From students to company bosses, Hongkongers show support for Occupy Central
Workers - and even some bosses - say strikes and protests must continue because police use of tear gas on students went a step too far
Social workers, delivery men, teachers - Hongkongers from all walks of life left their jobs yesterday to support the Occupy Central movement and protest against the police force's use of tear gas during Sunday's demonstrations.
Secondary school and university students also boycotted classes and either joined protesters on the streets or staged assemblies on campuses.
"I could not believe that the police used tear gas against student protesters," said social worker Simon Lai, who joined an assembly at Polytechnic University attended by more than 1,000 of his colleagues. "The students were not armed. There were tens of thousands of them yesterday and the tear gas could have led to a stampede."
The assembly's organiser, the Confederation of Trade Unions, said many social workers would remain on strike until the Occupy movement ends.
At the government headquarters yesterday, Don Chan Hing-lung, chairman of the Swire Beverages (HK) Employees General Union, told cheering protesters that 200 delivery workers at a Coca-Cola plant in Sha Tin had gone on strike to support the civil disobedience movement.
"We don't care if we lose money. We are here for the future. If we don't come, there won't be one," Chan said. Another 100 workers, he said, worked the minimum number of hours required by their contract.
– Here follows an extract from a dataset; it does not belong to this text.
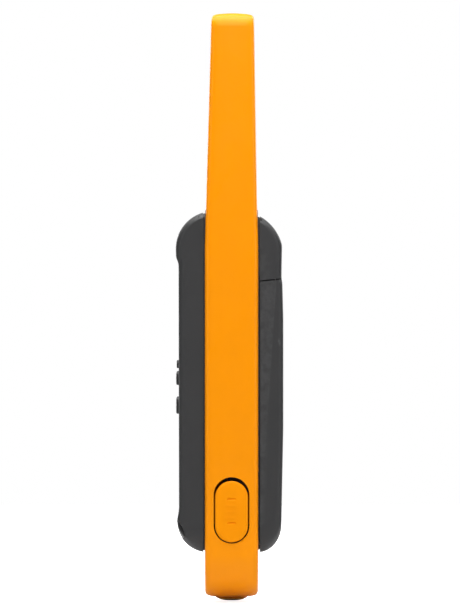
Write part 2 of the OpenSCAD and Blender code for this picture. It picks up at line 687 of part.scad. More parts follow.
module rear_shell() color(DARK) difference() {
    union() {
        difference() {
            rear_dome();
            rear_hollow(shell_wall);
            below_seam(door_gap);
        }
        difference() {
            intersection() {
                rear_hollow(0.5);
                block(-40, 40, rim_y, 30, seam_z + 1.8, seam_z + 3.4);
            }
            below_seam(door_gap);
        }
        intersection() {
            rear_hollow(0.5);
            block(-11.5, 11.5, 11.7, 25, seam_z + 2, 124);
        }
        // A collar that stands behind the door's top edge, and one inside its rim.
        difference() {
            intersection() {
                rear_hollow(shell_wall + 0.35);
                block(-40, 40, rim_y, 30, seam_z - 0.9, seam_z + 2);
            }
            rear_hollow(shell_wall + 1.15);
        }
        difference() {
            rim_ring(shell_wall + 0.8, shell_wall + 1.4, rim_y - 0.3, rim_y + 0.6);
            bay_block(bay_wall + touch, rim_y - 0.2, 20);
            block(-40, 40, 0, 20, seam_z + 2, 140);
        }
        intersection() {
            rim_ring(0.6, 3, band_half - 0.3, rim_y + 0.6);
            prism_x(rear_profile(0.4), -40, 40);
            block(-40, 40, 0, 20, seam_z + 1.8, 140);
        }
        intersection() {
            rim_ring(0.7, 2, band_half - 0.3, rim_y - 0.2);
            prism_x(rear_profile(0.8), -40, 40);
        }
        lip(lip_y, band_half - touch);
        difference() {
            prism_y(rounded(inset(SHELL, 1.5)), 7.4, rim_y - 0.2);
            block(-40, 40, 0, 20, seam_z + 3.4, 140);
            bay_block(0, 0, 20);
        }
        difference() {
            bay_block(bay_wall, bay_floor, rim_y - 0.2);
            bay_block(0, 0, 20);
        }
        for (b = BOSSES) rod_y(b[0], b[1], boss_r, -0.9, rim_y - 0.2);
        block(-24, 24, rim_y - 1, rim_y + shell_wall, seam_z + 1.8, seam_z + 3.4);
    }
    clip_rails();
    block(-6.2, 6.2, 12.5, 25, seam_z - 1, seam_z + 2.4);
    door_tabs(0.3);
    for (b = BOSSES) {
        rod_y(b[0], b[1], screw_r + 0.2, -5, 20);
        rod_y(b[0], b[1], 2.2, 7.3, 20);
    }
}

// Guides on the inside of the door that the latch slides in.
module latch_guides() for (s = [-1, 1]) {
    block(s * 8.2 - 0.7, s * 8.2 + 0.7, 12.5, 15.3, 91, 101.2);
    block(s * 7.8 - 1.1, s * 7.8 + 1.1, 12.4, 13, 91, 101.2);
}

module battery_door() color(DARK) difference() {
    union() {
        intersection() {
            difference() {
                rear_dome();
                rear_hollow(shell_wall);
            }
            below_seam(0);
        }
        latch_guides();
        door_tabs(0);
    }
    block(-5.8, 5.8, 10, 25, 91, seam_z + 2);
}

module battery_latch() color(BLACK) {
    block(-5.4, 5.4, 13.3, rear_face - 0.45, 93.4, seam_z + 1.8);
    for (i = [0:3]) block(-4.4, 4.4, rear_face - 0.5, rear_face - 0.1, 94.3 + i * 1.4, 95 + i * 1.4);
    block(-7.2, 7.2, 13.2, 14.7, 90.8, 101);
}

module door_seal() color(BLACK) difference() {
    bay_block(bay_wall, rim_y - 0.15, rim_y + 0.6);
    bay_block(0.2, 0, 20);
}

// A cell stands button up in the outer places and button down in the middle one.
module cell(i) {
    up = i != 2;
    x = (i - 2) * cell_pitch;
    z = up ? bay_z0 + plate_t + spring_l : bay_z0 + plate_t;
    can_l = cell_l - 1.2;
    can_z = up ? z : z + 1.2;
    color([0.2, 0.35, 0.5]) translate([x, cell_y, can_z]) cylinder(d = cell_d, h = can_l);
    color(STEEL) translate([x, cell_y, up ? z + can_l : z]) cylinder(r = 2.7, h = 1.2);
}
module battery_cell_1() cell(1);
module battery_cell_2() cell(2);
module battery_cell_3() cell(3);

module battery_springs() color(STEEL) for (i = [1:3])
    translate([(i - 2) * cell_pitch, cell_y, i == 2 ? bay_z1 - plate_t - spring_l : bay_z0 + plate_t])
        helix(3.6, 0.35, 0.02, spring_l - 0.02, 4);

module battery_plates() color(STEEL) for (i = [1:3], z = [bay_z0, bay_z1 - plate_t])
    block((i - 2) * cell_pitch - 5, (i - 2) * cell_pitch + 5, 0.1, 12, z, z + plate_t);

module housing_screws() color(STEEL) for (b = BOSSES) {
    rod_y(b[0], b[1], screw_r, -10, 7.4);
    difference() {
        rod_y(b[0], b[1], 2, 7.3, 8.9);
        rod_y(b[0], b[1], 0.8, 8.1, 10);
    }
}

frame_band();
antenna_radome();
antenna_former();
antenna_coil();
antenna_contact();
chin_housing();
torch_bezel();
torch_lens();
torch_reflector();
torch_led();
front_shell();
display_lens();
status_lens();
chin_insert();
speaker_mesh();
speaker_gasket();
speaker_frame();
speaker_magnet();
voice_coil();
speaker_cone();
microphone();
microphone_boot();
front_board();
display_module();
key_domes();
keypad_membrane();
key_power();
key_menu();
key_call();
key_down();
key_lock();
key_up();
main_board();
shield_can();
board_chips();
board_link();
ptt_switch();
torch_switch();
ptt_button();
torch_button();
usb_socket();
usb_tongue();
usb_tether();
usb_cover();
jack_socket();
jack_tether();
jack_cap();
rear_shell();
battery_door();
battery_latch();
door_seal();
battery_cell_1();
battery_cell_2();
battery_cell_3();
battery_springs();
battery_plates();
housing_screws();
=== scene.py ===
# %% [markdown]
# # A two way radio, dressed
#
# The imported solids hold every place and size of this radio: a bright band round its outline, two dark
# half shells clamped against the band, and the parts between them. This script leaves the solids where
# they are and gives them their finish. Forms that show from outside are made again as finer meshes, from
# the same named sizes. The frame is in metres; +Z is up, -Y is the front with the keys.

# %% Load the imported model
import json
import math

import bmesh
import bpy
import numpy as np
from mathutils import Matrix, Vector
from mathutils.bvhtree import BVHTree

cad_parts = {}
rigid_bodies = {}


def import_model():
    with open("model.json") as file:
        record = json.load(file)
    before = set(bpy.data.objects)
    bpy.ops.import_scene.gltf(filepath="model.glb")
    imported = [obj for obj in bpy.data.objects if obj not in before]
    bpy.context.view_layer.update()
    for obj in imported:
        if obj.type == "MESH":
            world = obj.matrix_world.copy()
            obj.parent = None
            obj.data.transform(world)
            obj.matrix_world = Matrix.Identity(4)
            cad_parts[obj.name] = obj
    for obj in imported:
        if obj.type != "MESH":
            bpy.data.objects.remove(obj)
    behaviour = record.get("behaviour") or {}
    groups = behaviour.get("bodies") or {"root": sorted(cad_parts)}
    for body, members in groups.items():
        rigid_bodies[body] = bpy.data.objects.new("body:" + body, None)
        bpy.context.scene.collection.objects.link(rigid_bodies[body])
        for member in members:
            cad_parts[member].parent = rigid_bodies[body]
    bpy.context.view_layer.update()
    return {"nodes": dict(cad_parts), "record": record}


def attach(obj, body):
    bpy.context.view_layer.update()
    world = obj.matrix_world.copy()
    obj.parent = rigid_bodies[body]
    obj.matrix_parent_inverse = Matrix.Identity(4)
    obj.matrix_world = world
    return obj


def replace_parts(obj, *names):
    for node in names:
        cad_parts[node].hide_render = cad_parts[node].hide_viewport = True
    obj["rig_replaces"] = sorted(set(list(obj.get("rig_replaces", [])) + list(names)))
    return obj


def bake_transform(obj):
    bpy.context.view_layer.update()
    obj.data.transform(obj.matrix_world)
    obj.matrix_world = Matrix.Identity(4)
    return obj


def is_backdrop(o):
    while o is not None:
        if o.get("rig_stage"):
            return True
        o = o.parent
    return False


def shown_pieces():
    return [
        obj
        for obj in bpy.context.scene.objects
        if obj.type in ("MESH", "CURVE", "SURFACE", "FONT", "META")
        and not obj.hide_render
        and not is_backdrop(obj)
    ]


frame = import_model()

nodes = frame["nodes"]

# %% [markdown]
# ## Sizes
#
# The sizes are those of the solids, in millimetres. They are written once here, and each form below is
# made from them, so that a mesh and its solid can't drift apart. OUT, REAR_OUT and TOP_OUT lie outside the
# radio, for cutters that have to pass right through.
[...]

Chan said the workers would continue their strike today.
Some bosses also lent their support to workers who joined the protest. "It's up to you whether you come to work of not. The company will not punish anyone who supports something more important than work," Spencer Wong, chief executive of advertising company McCann Worldgroup Hong Kong, said in a message to his staff.
Pupils and teachers from at least 31 secondary schools walked out of classes yesterday, according to student group Scholarism and the Professional Teachers' Union (PTU), the largest association of teachers in Hong Kong, which called on educators to join the strike.
The move was not supported by all school officials. The Education Bureau said it "deeply regrets" the union's call for a strike. It asked teachers not to disrupt students' studies.
The bureau ordered all schools in Wan Chai and Central and Western districts to cancel classes yesterday. Major roads there were clogged with protesters and metal barriers. Those schools will remain closed today.
PTU president Fung Wai-wah said he supported a strike. "We're talking about what's right and wrong," he said. "It's important to let students discuss and express their feelings. Teachers cannot escape from this."
Pupils at some of the 31 secondary schools affected chose to occupy school playgrounds; others gathered in assembly halls to share their views on the protests and the reactions to them.
Liu Cheuk-laam, a Form Six student from SFTA Lee Shau Kee College, was sprayed with tear gas in Admiralty on Sunday night. "Hong Kong is in a totally different situation now after the tear gas," he said. "All students should stand up and say no to police violence."
More than 400 of his schoolmates - almost half the school's roll - occupied the playground of the Kwai Ching school.
Meanwhile, university students held meetings to discuss how to organise a fresh round of class boycotts.
Chinese University students decided to strike indefinitely.
A group of students from three law schools issued a joint statement, condemning police for using "grossly excessive force".
Way Kuo, president of City University, said he "appreciated" students' peaceful expression of their views and that he "deeply" regrets Sunday's confrontations "because they are neither constructive nor helpful".